* _Given instruction_: Write out each line beneath this one exactly as it reads.

▶

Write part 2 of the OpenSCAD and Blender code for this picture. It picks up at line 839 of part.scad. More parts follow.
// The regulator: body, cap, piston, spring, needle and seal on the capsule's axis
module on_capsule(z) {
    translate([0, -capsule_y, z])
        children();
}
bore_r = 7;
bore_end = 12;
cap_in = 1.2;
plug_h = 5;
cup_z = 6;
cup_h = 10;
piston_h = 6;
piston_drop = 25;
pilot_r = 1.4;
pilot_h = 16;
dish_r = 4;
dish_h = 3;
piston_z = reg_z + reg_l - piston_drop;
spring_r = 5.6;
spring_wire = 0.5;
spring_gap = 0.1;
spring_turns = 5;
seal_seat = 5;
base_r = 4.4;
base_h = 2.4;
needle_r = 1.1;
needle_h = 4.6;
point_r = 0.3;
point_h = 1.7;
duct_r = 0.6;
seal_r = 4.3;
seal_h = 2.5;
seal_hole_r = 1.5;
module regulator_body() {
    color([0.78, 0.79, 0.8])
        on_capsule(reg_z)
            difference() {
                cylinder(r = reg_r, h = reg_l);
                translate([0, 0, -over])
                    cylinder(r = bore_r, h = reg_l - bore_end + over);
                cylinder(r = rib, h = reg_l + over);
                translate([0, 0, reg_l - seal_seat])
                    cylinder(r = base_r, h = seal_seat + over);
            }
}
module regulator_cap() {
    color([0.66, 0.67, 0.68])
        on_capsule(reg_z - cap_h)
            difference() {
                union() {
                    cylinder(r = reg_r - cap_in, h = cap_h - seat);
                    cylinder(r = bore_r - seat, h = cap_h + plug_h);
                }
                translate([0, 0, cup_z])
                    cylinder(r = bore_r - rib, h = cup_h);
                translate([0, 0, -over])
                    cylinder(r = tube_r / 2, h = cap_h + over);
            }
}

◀

* _Reply to the task_:
Write part 2 of the OpenSCAD and Blender code for this picture. It picks up at line 839 of part.scad. More parts follow.
// The regulator: body, cap, piston, spring, needle and seal on the capsule's axis
module on_capsule(z) {
    translate([0, -capsule_y, z])
        children();
}
bore_r = 7;
bore_end = 12;
cap_in = 1.2;
plug_h = 5;
cup_z = 6;
cup_h = 10;
piston_h = 6;
piston_drop = 25;
pilot_r = 1.4;
pilot_h = 16;
dish_r = 4;
dish_h = 3;
piston_z = reg_z + reg_l - piston_drop;
spring_r = 5.6;
spring_wire = 0.5;
spring_gap = 0.1;
spring_turns = 5;
seal_seat = 5;
base_r = 4.4;
base_h = 2.4;
needle_r = 1.1;
needle_h = 4.6;
point_r = 0.3;
point_h = 1.7;
duct_r = 0.6;
seal_r = 4.3;
seal_h = 2.5;
seal_hole_r = 1.5;
module regulator_body() {
    color([0.78, 0.79, 0.8])
        on_capsule(reg_z)
            difference() {
                cylinder(r = reg_r, h = reg_l);
                translate([0, 0, -over])
                    cylinder(r = bore_r, h = reg_l - bore_end + over);
                cylinder(r = rib, h = reg_l + over);
                translate([0, 0, reg_l - seal_seat])
                    cylinder(r = base_r, h = seal_seat + over);
            }
}
module regulator_cap() {
    color([0.66, 0.67, 0.68])
        on_capsule(reg_z - cap_h)
            difference() {
                union() {
                    cylinder(r = reg_r - cap_in, h = cap_h - seat);
                    cylinder(r = bore_r - seat, h = cap_h + plug_h);
                }
                translate([0, 0, cup_z])
                    cylinder(r = bore_r - rib, h = cup_h);
                translate([0, 0, -over])
                    cylinder(r = tube_r / 2, h = cap_h + over);
            }
}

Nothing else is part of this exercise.